Some might question the use of the term ‘forcing out of school system’ since the change in law only allows the children below the age of 14 to work ‘after school hours’. As a researcher who has worked in the area of primary education in rural and tribal regions of India, I have often found in classrooms that the enrolment figures fail to be reflected in the number of students present in the class. It is not uncommon to find children enrolled in schools, staying back at home to take care of younger siblings or accompanying parents to fields or more frequently village markets for assistance.

If education is free till 14 years of age and children cannot be legally employed until then, parents and children still get some time to see a promise in what education has to offer. If the law allows children to be employed below the age of 14, the very fact that children may have gained some skills by the age of 14 after which education is no longer free, compounded by the cost of education (in addition to the perceived opportunity cost of education[1]) is more likely to encourage parents to force their children to discontinue schooling after the age of 14.

Does the ban on child labour in ‘hazardous’ occupations offer any protection to children? Unfortunately not, since ‘hazardous’ remains extremely narrowly defined. Are we indeed happy to see little children working on handlooms and at family owned tea stalls and as assistant helpers to working class parents, as long as their bodies remain ridden of external marks of injuries or burns? What of the hazard this change poses to their own future, their dreams of mobility and their desire to carve out a destiny for themselves different from that of their families?


Note :
 Opportunity cost of education refers to the money or the wages a child might have earned if he/she was not to go to school and be employed elsewhere, but now has to forego because he/she chooses to be in school at that time.

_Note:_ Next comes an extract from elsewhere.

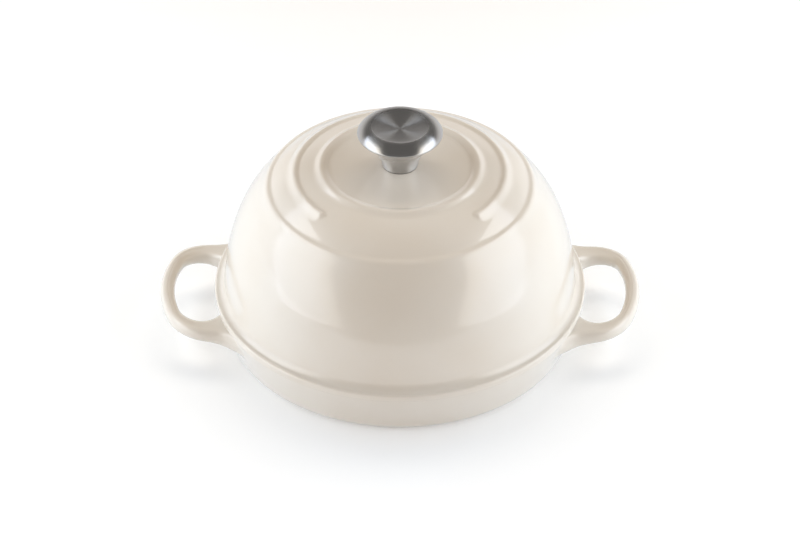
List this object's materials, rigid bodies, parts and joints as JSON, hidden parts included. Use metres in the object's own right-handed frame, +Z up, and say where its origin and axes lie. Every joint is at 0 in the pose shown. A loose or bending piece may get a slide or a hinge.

The class bias too could not have been any less subtle. Therefore, as the children of the ‘privileged’ can gladly spend their holidays and post school hours travelling, reading fiction, watching theatre, playing and honing several other self chosen skills, it is the children of the ‘unprivileged’ who must resign to a lifetime of all work (chosen by the fact of their birth) without a moment for themselves to do things of their own choice.

In case of children, the cultural notions of absolute submission to adult authority can further help to avoid even the possibility of confrontations over work hours or even wage pay. If children are working for their own parents or at their family vocations, who pays the wages or in fact who receives the wages for them? In one master stroke, the government seemed to have ‘freed for itself’ submissive and unquestioning labour force that can even be denied wages on the pretext of helping family and in the process. This also does away with the need for employing outside labour that would have to be paid wages and that would demand better work conditions without feeling constrained by any notions of familial obligation. It must be remembered here that employers often falsely claim ‘family’ connections with the child in order to evade the law.

It is not the first time that the BJP-led NDA government has cited ‘social fabric’ and family values to override concerns pertaining to human rights. Earlier last month, its Minister of State for Home cited the same in order to justify the refusal to recognise marital rape in the rape law. The BJP’s manifesto had proclaimed that it sees ‘Industry’ as ‘Family’; this implies that the patriarchal and caste hierarchies of the family will provide the model for labour-employer relations in industries.

Such casteist and patriarchal justifications form the very edifice of Modi’s ‘Make in India’ slogan. The government is inviting foreign corporate to come ‘make profits in India’ as it exploits notions of cohesive and sacrosanct family structures in order to ensure cheap, docile labour robbed of rights.